The constituency that was supposed to decide this election turned out to be a cheap date. Given his repressive immigration enforcement policies, and the rhetorical hocus-pocus he uses to cover them up, Obama has not done right by Latinos. He has not been there for them, but they certainly showed up for him.

And so, we learned that the creed has limits. Because Latinos are intensely brand loyal to the Democratic Party, only Republicans are punished for misbehaving.

Both parties need a spanking.

Most Latinos don’t seem troubled by the fact that Democrats are running an elaborate con game on them – pursuing the party’s interest (keeping organized labor happy by stalling immigration reform, which would create competition for jobs by legalizing illegal immigrants) while portraying loudmouth but largely powerless Republicans as the obstacle. Just as most Latinos don’t seem to mind that Democrats took a powder on fixing the immigration system during the two years that they controlled both Congress and the White House (2009-11) or that five Senate Democrats killed the DREAM Act by voting against cloture or that the Obama Department of Homeland Security has rounded up and deported a record number of illegal immigrants and divided thousands of families.

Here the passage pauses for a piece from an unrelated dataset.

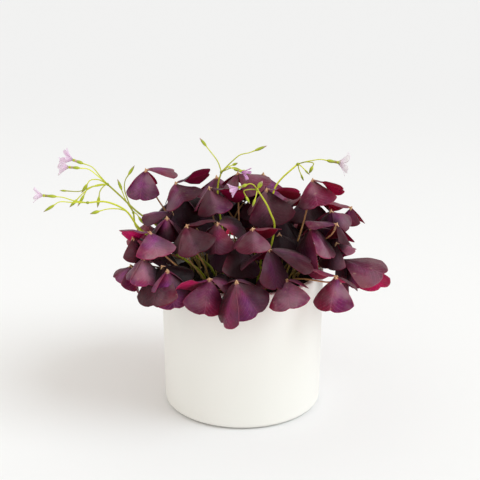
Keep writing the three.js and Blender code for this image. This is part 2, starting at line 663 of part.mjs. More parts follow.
function postureOf(leaf, closing) {
  const leaflets = leaf.leaflets.map(([turn, droop, ...rest]) => {
    return [turn, Math.sin(degrees(turn)) > AWAY ? droop + closing : droop, ...rest];
  });
  return { leaflets, points: scattered(surfacePoints(leafGeometry({ ...leaf, leaflets }, 0.1))) };
}

// The leaves that a leaf would come near, or null where it would come near anything else.
function leavesNear(points, shift, most) {
  const owners = new Set();
  for (const point of points) {
    const owner = bladeRoom.ownerAt(point[0] + shift[0], point[1] + shift[1], point[2] + shift[2]);
    if (owner === NOBODY) continue;
    owners.add(owner);
    if (owner < FIRST_LEAF || owners.size > most) return null;
  }
  return owners;
}

function placed() {
  return nodes.filter(Boolean).map(({ solid }) => solid);
}

function clearOf(solid, others) {
  return others.every((other) => solid.intersect(other).volume() === 0);
}

// Tries a leaf at ever larger shifts, with the leaflets that point away raised or lowered where that
// saves room.
// A leaf that finds no free place takes the one where it comes near the fewest others.
function settle(leaf) {
  const tries = [];
  for (const closing of CLOSINGS) {
    for (const aside of SIDESTEPS) {
      for (let travel = 0; travel <= SETTLE_LIMIT; travel += SETTLE_STEP) {
        for (const way of leaf.ways) tries.push({ closing, aside, travel: way * travel });
      }
    }
  }
  const cost = ({ closing, aside, travel }) => {
    return Math.abs(travel) + Math.abs(closing) * CLOSING_COST + Math.abs(aside) * ASIDE_COST;
  };
  tries.sort((a, b) => cost(a) - cost(b));
  const postures = new Map(CLOSINGS.map((closing) => [closing, postureOf(leaf, closing)]));
  let best = null;
  for (const { closing, aside, travel } of tries) {
    const { leaflets, points } = postures.get(closing);
    const shift = leaf.push.clone().multiplyScalar(travel).add(new THREE.Vector3(aside, 0, 0)).toArray();
    const near = leavesNear(points, shift, best ? best.near.size - 1 : 9);
    if (near === null) continue;
    const at = leaf.at.map((value, i) => value + shift[i]);
    const curve = clearPetiole(at, points, shift);
    if (!curve) continue;
    const petiole = stem(curve, PETIOLE_RADIUS, 4, 5);
    const blade = solidOf(leafGeometry({ ...leaf, leaflets, at }, BLADE_THICKNESS));
    if (!clearOf(solidOf(petiole), [blade, ...placed()]) || !clearOf(blade, [stalks])) continue;
    best = { blade, petiole, near };
    if (near.size === 0) break;
  }
  return best;
}

// Assembly: what is placed stays, and each later piece is set clear of it or fused into it

function place(name, solid, material, owner) {
  nodes[owner] = { name, solid, material };
  hosts[owner] = owner;
  const points = surfacePoints(geometryOf(solid));
  bladeRoom.add(points, owner);
  stemRoom.add(points, owner);
}

const stalkWells = SCAPES.map(({ stalk: [[x, y]] }) => {
  return well(x, y, STALK_RADIUS + 2, ROOT_DEPTH + SEAT_GAP, 6);
});
place('pot', solidOf(potGeometry()), glaze, 2);
place('soil', soilGeometry([
  well(0, 0, CROWN_RADIUS + SEAT_GAP * 2, CROWN_DEPTH + SEAT_GAP, POT_SEGMENTS),
  ...stalkWells,
]), earth, 3);
SCAPES.forEach((scape, i) => place(`scape_${i + 1}`, scapeSolid(scape), scapeSkin, 10 + i));
BLOOMS.forEach((bloom, i) => place(`bloom_${i + 1}`, bloomSolid(bloom), petalSkin, 20 + i));

const everyLeaf = [
  ...FRONT_ROW.map((leaf) => ({ ...leaf, push: SIGHT_LINE, ways: [-1, 1] })),
  ...FACE_LEAVES.map((leaf) => ({ ...leaf, push: SIGHT_LINE, ways: [1, -1] })),
  ...INNER_LEAVES.map((leaf) => ({ ...leaf, push: SIGHT_LINE, ways: [1, -1] })),
  ...backLeaves().map((leaf) => ({ ...leaf, ways: [1, -1] })),
];

// A leaf that crosses others becomes one body with them. A leaf without any room is left out.
stalks = crownSolid(stalkWells);
everyLeaf.forEach((leaf, i) => {
  const settled = settle(leaf);
  if (!settled) return;
  const owner = FIRST_LEAF + i;
  const name = `leaf_${String(i + 1).padStart(2, '0')}`;
  const { blade, petiole, near } = settled;
  const crossed = [...new Set([...near].map((other) => hosts[other]))]
    .filter((host) => nodes[host].solid.intersect(blade).volume() > 0);
  const solid = crossed.reduce((whole, host) => whole.add(nodes[host].solid), blade);
  if (solid.decompose().length > 1) return;
  crossed.forEach((host) => {
    hosts.forEach((_, other) => {
      if (hosts[other] === host) hosts[other] = owner;
    });
    delete nodes[host];
  });
  place(name, solid, leafSkins[i % leafSkins.length], owner);
  bladeRoom.add(surfacePoints(petiole), STEMS);
  stalks = stalks.add(solidOf(petiole));
});
nodes.forEach(({ name, solid, material }) => show(name, geometryOf(solid), material));
show('petioles', geometryOf(stalks), petioleSkin);

export default plant;
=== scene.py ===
import math

import bpy
import numpy as np
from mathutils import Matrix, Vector, noise
from mathutils.kdtree import KDTree


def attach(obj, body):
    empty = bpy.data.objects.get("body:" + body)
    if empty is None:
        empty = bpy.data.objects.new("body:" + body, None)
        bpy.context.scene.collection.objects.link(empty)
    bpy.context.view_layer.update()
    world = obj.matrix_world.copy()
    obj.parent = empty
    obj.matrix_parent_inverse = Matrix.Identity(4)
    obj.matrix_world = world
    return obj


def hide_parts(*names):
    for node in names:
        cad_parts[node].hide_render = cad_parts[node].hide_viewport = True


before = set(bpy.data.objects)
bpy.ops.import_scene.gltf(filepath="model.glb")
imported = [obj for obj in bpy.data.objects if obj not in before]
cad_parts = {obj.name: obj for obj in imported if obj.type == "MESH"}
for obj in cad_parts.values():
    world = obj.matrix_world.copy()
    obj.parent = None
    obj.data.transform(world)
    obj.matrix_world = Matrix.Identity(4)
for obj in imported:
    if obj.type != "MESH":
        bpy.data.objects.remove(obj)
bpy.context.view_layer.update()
MM = 0.001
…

So, the day after the election, supporters of the president found themselves circulating contradictory narratives. When it comes to punishing Republicans, we are told, Latino voters care only about immigration. But when they have the chance to punish Democrats, well, suddenly they care about other issues beyond immigration.

I said they were loyal, not logical.

Another reason that Latinos are confused is that, for Obama, the “D” on the ballot stands for deflection. That is the president’s gift. When you come to his door with a complaint about something that he has done or hasn’t done, he points you in the direction of his opponent and tells you: “Hey, don’t look at me. I’ve got your back. Look over there!”

This only works for so long. Already, Latinos and others who support comprehensive immigration reform, including a pathway to legal status for illegal immigrants, are demanding that Obama finally deliver on his 2008 promise and make it happen – preferably in the first year of his second term.

Don’t hold your breath, folks. The political dynamic hasn’t changed. Unions are still afraid of competition from immigrants, and Democrats still cater to this fear. Besides, it’s bigger than politics; it’s human nature. When someone has betrayed and mistreated you, and you take them back without consequences and without conditions, they usually wind up respecting you even less than they did before.

And if you’re determined to go down the road of reform, that’s not a good place to start.